There aren’t many issues in Congress with bipartisan support these days, but the need for stricter privacy rules for tech companies is one. Republicans agree it’s time to set some limits on what big tech companies can do with personal data.
Rep. Greg Walden, R-Ore., the ranking member on the House Energy and Commerce Committee, said he has “not met a single American who has ever fully read the fine print of some sort of agreement when you download an app or get an update.”
“You know you’re going to update it and you’re going to push agree, and you’re not reading the privacy policy of that company,” he said. “And the question is, did they even follow their own privacy policies or are the privacy policies adequate?”
It’s complicated
Across the Capitol, at a Senate Judiciary Committee hearing on Tuesday, freshman Sen. Josh Hawley grilled Google’s senior privacy counsel on the company’s location tracking policy for its Android mobile operating system, noting that phone users can’t turn off the location-tracking function.

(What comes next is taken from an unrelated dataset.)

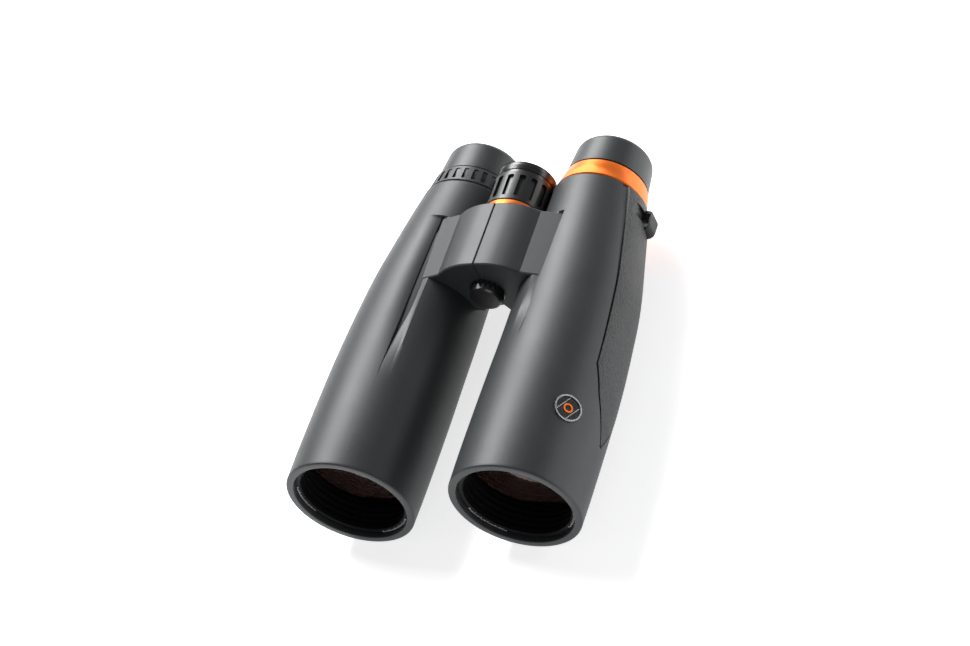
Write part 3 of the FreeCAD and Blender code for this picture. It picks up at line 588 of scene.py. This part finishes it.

“Do you think an average consumer who uses your products fully understands Google builds a profile about her, tracks where she goes to work, tracks where her boyfriend lives, tracks where she goes to church, tracks when she goes to the doctor?” the Missouri Republican asked Will DeVries. “Do you think that an average consumer would anticipate that?”
DeVries responded that Google has a duty “to communicate this information clearly,” adding, “I don’t believe we track that information at that level without communicating it.”
“It’s a complicated subject,” he said, because some of that data is needed to make the user’s phone operate properly.
But Hawley said, “What’s complicated is you don’t allow consumers to stop your tracking of them. You tell them that you do … but in fact you’re still gathering the information.”